## start
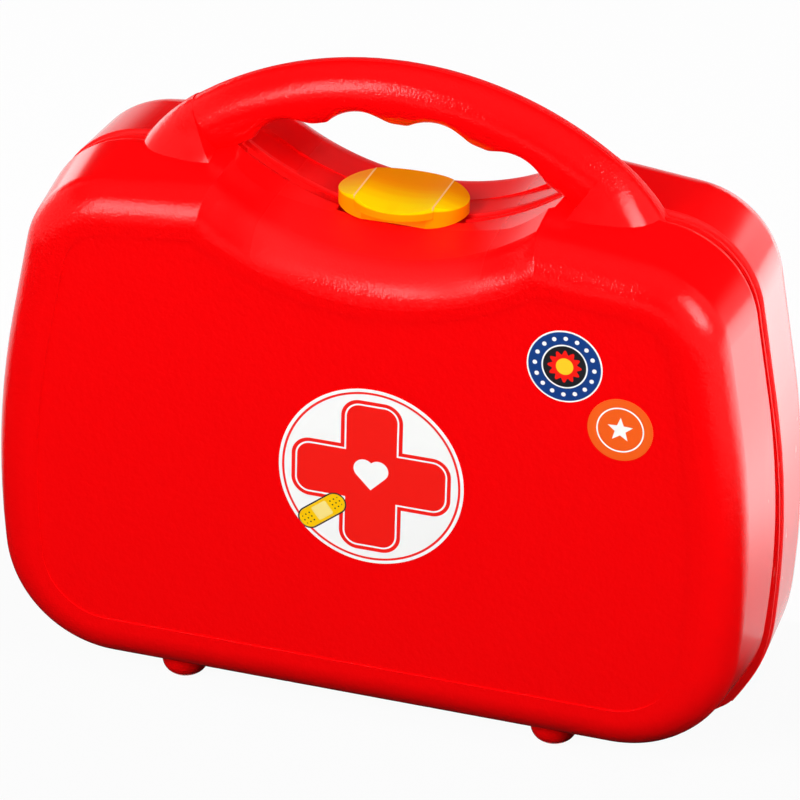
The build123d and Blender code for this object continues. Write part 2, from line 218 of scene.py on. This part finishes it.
grain_group = make_grain_group()
print("Grain:", round(GRAIN_SIZE / MM, 1), "mm peel with", round(PIT_SIZE / MM, 1), "mm pits")

# %% [markdown]
# ## Scuffs
# A case that is carried about has a few short, pale scuffs where its fullest edges rub against things. A
# stretched noise is cut off high up, which leaves thin, rare marks, and a wide noise gathers them in a few
# places. The group gives back how strong the mark is at each point.

# %% Scuff group
STROKE_SLANT = (0, 0.7, 0)
STROKE_SCALE = (900, 300, 160)
STROKE_RANGE = (0.70, 0.76)
PATCH_SCALE = 26
PATCH_RANGE = (0.56, 0.66)


def make_scuff_group():
    """Strength of the scuffs, from 0 to 1, at a place."""
    group, place, outside = new_group("edge_scuffs", "Strength", "NodeSocketFloat")
    strokes = noise(group, stretched(group, place, STROKE_SCALE, STROKE_SLANT), 1.0, 2.0)
    patches = noise(group, place, PATCH_SCALE, 1.0)
    stroke = soft_step(group, strokes, *STROKE_RANGE)
    patch = soft_step(group, patches, *PATCH_RANGE)
    group.links.new(maths(group, "MULTIPLY", stroke, patch), outside.inputs["Strength"])
    return group


scuff_group = make_scuff_group()
print("Scuffs: patches about", round(1000 / PATCH_SCALE), "mm apart")

# %% [markdown]
# ## Red moulded polypropylene
# The same red plastic has several finishes. The front panel, the back panel and the grip are grained and
# look satin. The side walls are polished, because the shell slides out of the mould along them, and they
# mirror the white studio. Hands dull the plastic beside the latch and in the hollows under the grip, and the
# narrow seam between the halves is matt. One material does it all: masks made from the place on the case
# fade one finish into the next.

# %% Where the red plastic changes its finish
FRONT_GRAIN = (-29 * MM, -36 * MM)
BACK_GRAIN = (32 * MM, 39 * MM)
GRIP_GRAIN = (191 * MM, 196 * MM)
RUB_ACROSS = (46 * MM, 26 * MM)
LATCH_RUB_HEIGHT = 174 * MM
LATCH_RUB_SPREAD = (13 * MM, 5 * MM)
FINGER_RUB_HEIGHT = 195 * MM
FINGER_RUB_SPREAD = (9 * MM, 4 * MM)
SEAM_DEPTH = 0.0
SEAM_SPREAD = (3.4 * MM, 2.4 * MM)
SCUFF_ACROSS = (108 * MM, 118 * MM)
SCUFF_HEIGHTS = (120 * MM, 90 * MM)


def grained_part(tree, depth, height):
    """Mask of the panels and the grip."""
    panels = maths(
        tree, "MAXIMUM", soft_step(tree, depth, *FRONT_GRAIN), soft_step(tree, depth, *BACK_GRAIN)
    )
    return maths(tree, "MAXIMUM", panels, soft_step(tree, height, *GRIP_GRAIN))


def rubbed_part(tree, beside, height):
    """Mask of what hands rub: the scoop round the latch, and the hollows under the grip."""
    by_latch = soft_band(tree, height, LATCH_RUB_HEIGHT, LATCH_RUB_SPREAD)
    by_fingers = soft_band(tree, height, FINGER_RUB_HEIGHT, FINGER_RUB_SPREAD)
    near_middle = soft_step(tree, beside, *RUB_ACROSS)
    return maths(tree, "MULTIPLY", near_middle, maths(tree, "MAXIMUM", by_latch, by_fingers))


def scuffed_part(tree, place, beside, height):
    """Strength of the scuffs, which lie low on the fullest part of the sides."""
    fullest = soft_step(tree, beside, *SCUFF_ACROSS)
    low = soft_step(tree, height, *SCUFF_HEIGHTS)
    scuffs = place_group(tree, scuff_group, place)
    return maths(tree, "MULTIPLY", maths(tree, "MULTIPLY", scuffs, fullest), low)


print("Grain starts", round(-FRONT_GRAIN[0] / MM), "mm in front of the seam")

# %% [markdown]
# The grain's height is multiplied by its mask before it goes into the bump, so the polished walls stay flat.
# The bump is deeper than real grain, because it has to show where a pixel is a third of a millimetre wide.
# Roughness is blended three times: satin over polish, then rubbed over that, and the seam over all.

# %% Red plastic
RED = (0.93, 0.0012, 0.0022, 1)
SCUFF_RED = (0.95, 0.16, 0.13, 1)
GRAIN_DEPTH = 0.3 * MM
GRAIN_STRENGTH = 0.6
POLISHED_ROUGHNESS = 0.15
GRAINED_ROUGHNESS = 0.17
RUBBED_ROUGHNESS = 0.5
SEAM_ROUGHNESS = 0.6
RED_SPECULAR = 0.15


def make_red_plastic():
    """Satin and grained on the panels and the grip, polished on the side walls, dull where it is rubbed."""
    material, tree, shader, place = new_material("red_polypropylene")
    axes = add_node(tree, "ShaderNodeSeparateXYZ", {0: place})
    beside = maths(tree, "ABSOLUTE", axes.outputs["X"])
    depth, height = axes.outputs["Y"], axes.outputs["Z"]
    grained = grained_part(tree, depth, height)
    relief = maths(tree, "MULTIPLY", place_group(tree, grain_group, place), grained)
    bump = add_node(
        tree, "ShaderNodeBump", {"Strength": GRAIN_STRENGTH, "Distance": GRAIN_DEPTH, "Height": relief}
    )
    tree.links.new(bump.outputs["Normal"], shader.inputs["Normal"])
    colour = blend_colours(tree, scuffed_part(tree, place, beside, height), RED, SCUFF_RED)
    tree.links.new(colour, shader.inputs["Base Color"])
    roughness = blend_values(tree, grained, POLISHED_ROUGHNESS, GRAINED_ROUGHNESS)
    roughness = blend_values(tree, rubbed_part(tree, beside, height), roughness, RUBBED_ROUGHNESS)
    in_seam = soft_band(tree, depth, SEAM_DEPTH, SEAM_SPREAD)
    roughness = blend_values(tree, in_seam, roughness, SEAM_ROUGHNESS)
    tree.links.new(roughness, shader.inputs["Roughness"])
    shader.inputs["Specular IOR Level"].default_value = RED_SPECULAR
    return material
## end
Job:
Go through the data and gather every line that holds "finishes".

Solution for this problem:
The build123d and Blender code for this object continues. Write part 2, from line 218 of scene.py on. This part finishes it.
# The same red plastic has several finishes. The front panel, the back panel and the grip are grained and